As I said, all this information needs to be more digestible. For example, I wanted to figure out the total debt write-offs this year. I had to check a number of pages and do some calculations. I arrived at a total of roughly $4 billion in debts written off every year.
Mr. Chair, I would like Mr. Huppé or Mr. Rochon to answer the following question: do you think the federal government and its departments actually have enough control and the right processes in place to deal with debts and bad debts?
First, several departments are entirely capable of recovering a debt or controlling their receivables.
Second, three quarters of the $4 billion in debts written off each year are Canada Revenue Agency receivables, an agency that collects a tremendous amount of money.
From an accounting perspective, we recognize that we need to assess our assets as effectively as possible to give an accurate picture. Accounting standards require us to review our accounts receivable every year, assess our ability to collect those amounts, and report on the debts that we will be unable to recover.
As to Chrysler's debt, Mr. Ferguson explained earlier the process by which the government decides in the years following the report of a bad debt to ultimately write that debt off. If that process is followed, we do write it off.
Certain departments get better results than others. There are some for which debt collection is not a core activity, so to speak, and whose monitoring framework is perhaps not as well developed. I can assure you, however, that most departments have debt write-off committees. In other words, the final decision whether or not to write off a debt is not made until various committees and senior officials have reviewed the file. Moreover, several departments do not have the authority to write off those debts themselves and have to follow another process instead, such as referring them to the President of the Treasury Board.
:
I can hear from you later on.
If I understand correctly, certain departments do a good job, while others could do better.

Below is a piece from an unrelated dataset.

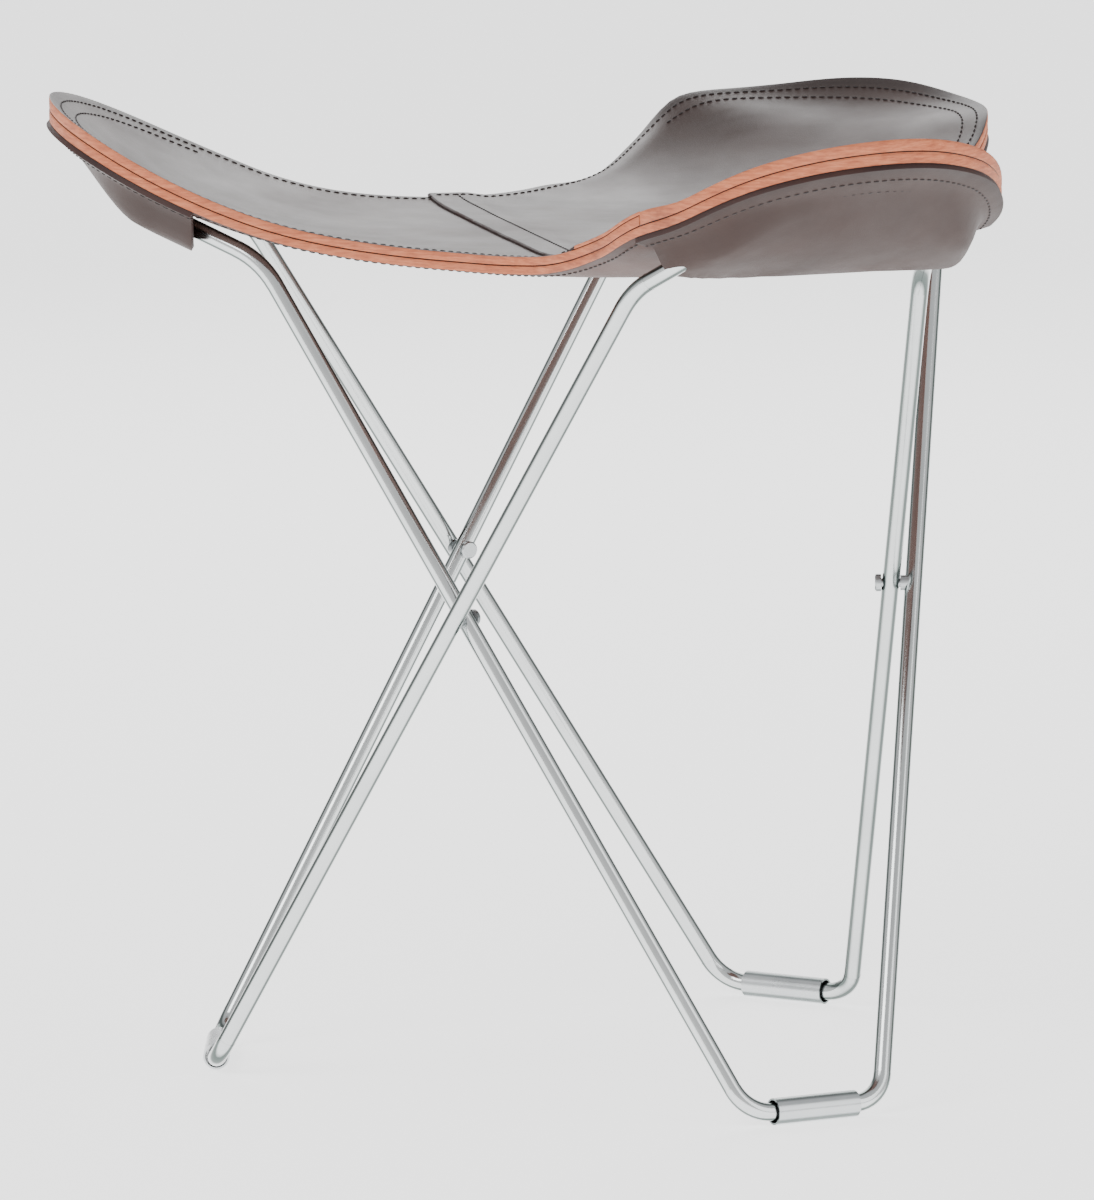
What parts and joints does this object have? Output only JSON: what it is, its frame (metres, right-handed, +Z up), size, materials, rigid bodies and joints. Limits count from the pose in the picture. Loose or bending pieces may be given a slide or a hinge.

In recent years, I have done some research because I am very interested in public accounts. I learned that, 22 years ago, the U.S. government enacted the Debt Collection Improvement Act of 1996 to address the challenges that federal departments faced in collecting certain debts. As in Canada, most people pay their debts, but others might have more trouble doing so. With this law, the U.S. government wanted to provide a stricter framework for debt recovery. The initiative paid off because it now collects about $40 billion in debt every year. The key to its success is its speed. Each department has six months to collect a debt on its own, and then it is handed over to the U.S. Treasury.
A few years ago, the Receiver General for Canada launched a pilot project. In your opinion, could we do more to recover debts earlier and thereby improve our results?
In closing, when I look at these figures as the MP for Gaspé, I see that a great deal of money is involved. Sometimes we lose perspective when we see huge sums such as $4 billion, or even $40 billion. But if we take a moment to think about it, we realize that $4 billion is 4,000 million dollars, a huge amount.
So I would like to know if we can do anything to establish a better process to limit debt write-offs as much as possible.
Mr. Chair, I can assure you that our current processes are comparable to those used in the United States and to what Mr. Massé just referred to. We have procedures in place to refer some of our debts if there are outstanding amounts, such as taking deductions at source. The Canada Revenue Agency can take responsibility for collecting a debt.
Mr. Massé also mentioned a pilot projet. It is underway right now, and we expect a report in the coming months. The pilot project, which includes Parks Canada, is intended to determine how to help certain agencies recover their debts, agencies for whom it is not a core activity and that do not have the necessary ability to do it. These agencies call upon people who are experienced in this area to get results.
That said, you have to admit that certain bodies do very good work in this regard, including the Canada Revenue Agency. In recent years, studies of revenue agencies in different countries have been conducted to measure their rate of success, and the CRA is among the best in recovering debt quickly.
I have three quick things.
One, when I raised the issue of the GM shares, I had the dollar amount and line item right, but it wasn't the GM shares; it was the Chrysler shares. That's my mistake.
Going back to the 2014 report from the Auditor General, it said, which was just quoted in a recent article, “we found it impossible to gain a complete picture of the assistance provided, the difference the assistance made to the viability of the companies, and the amounts recovered and lost Further on the Auditor General says, “there was no comprehensive reporting of the information to Parliament.” I'm seeking both the backstory and the going-forward story, if there is one, with regard to that.
That's one. I have only five minutes, so I'll lay my questions out and see how far we can get in an answer. That was page 132.
This is on page 161, under “Losses of public money or property—Update to cases reported in previous years' Public Accounts”. When I arrived, the sponsorship scandal was just exploding into the main event that it became for years. By the way, that all started with the Auditor General's report and this committee. That's how that all happened, and it ended with an inquest.
Most of us thought that at least the dollar aspect of the scandal, if not the political stench, was gone. I just need an explanation here, because I don't understand. It says “Sponsorship Program”, and then shows a loss in 2008-09. The amount was a little over $2.1 million. The amount recovered in previous years was $122, I guess, million. The amount recovered in 2017-18 was $15 million. The amount not expected to be recovered is over $2 billion. The amount expected to be recovered in subsequent years is zero. I'd like an explanation. Why is this still going on and what do these numbers mean?
Last, if I can, Chair, I'll just throw my question out there. It was on the RCMP, on page 170 in the section “Professional and special services” under “Protection services”. It says $140 million. I don't understand that. Someone help me. It's in volume III.